The ridge sands are made predominantly of well-sorted, poorly cemented ooid or skeletal grains. Some of the former ooids are characterized by the presence of over-sized quartz nuclei. Dissolution and breakage, however, damage the great majority of the grains. Many grains now lack a nucleus, probably reflecting the leaching of the aragonitic precursor (oomouldic and skelmoldic porosity). The remaining carbonate in the rinds that outline the former ooid/skeletal cores is now low-Mg calcite.  The relatively low levels of intergranular cement, coupled with a high degree of sorting, broken cortices and leached nuclei results in very high effective porosity in the ridges (up to 60%). The bulk and trace element chemistry, especially the distribution of Sr++  (up to 5445 ppm), in the sands indicates that the diagenetic waters were derived by the meteoric leaching of the former aragonite nuclei in this arid vadose setting. The high aridity of the setting means the same aragonite probably also acted as the local source for the calcite cement rinds.
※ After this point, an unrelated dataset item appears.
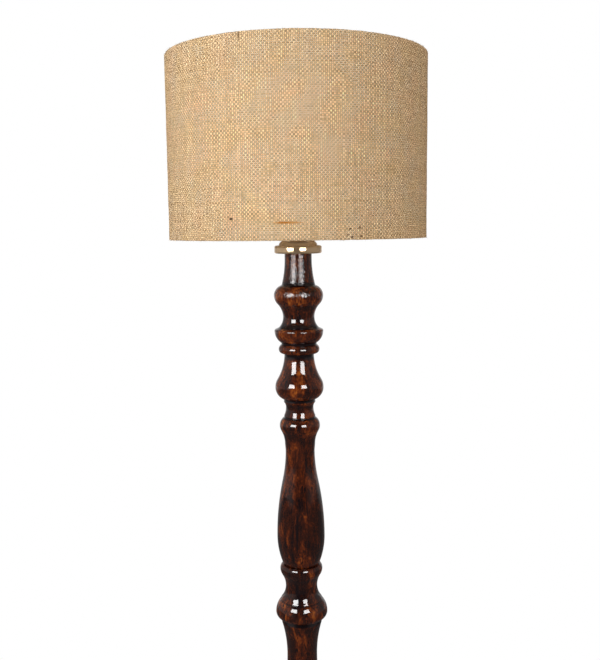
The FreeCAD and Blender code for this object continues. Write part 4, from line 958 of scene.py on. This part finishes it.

This is reflected in the very high Sr ++ content in the current ridge sands; unlike their more humid counterparts, the Sr++ is simply not leached from this arid-zone coastal eolianite system.

The sands are a modern analog for early diagenetic alteration processes that may have created early moldic porosity in many ancient oolitic reservoirs such as; the Smackover Formation of the Gulf of Mexico, the Arab C of Saudi Arabia, and the Saint Genevieve Limestone of Indiana.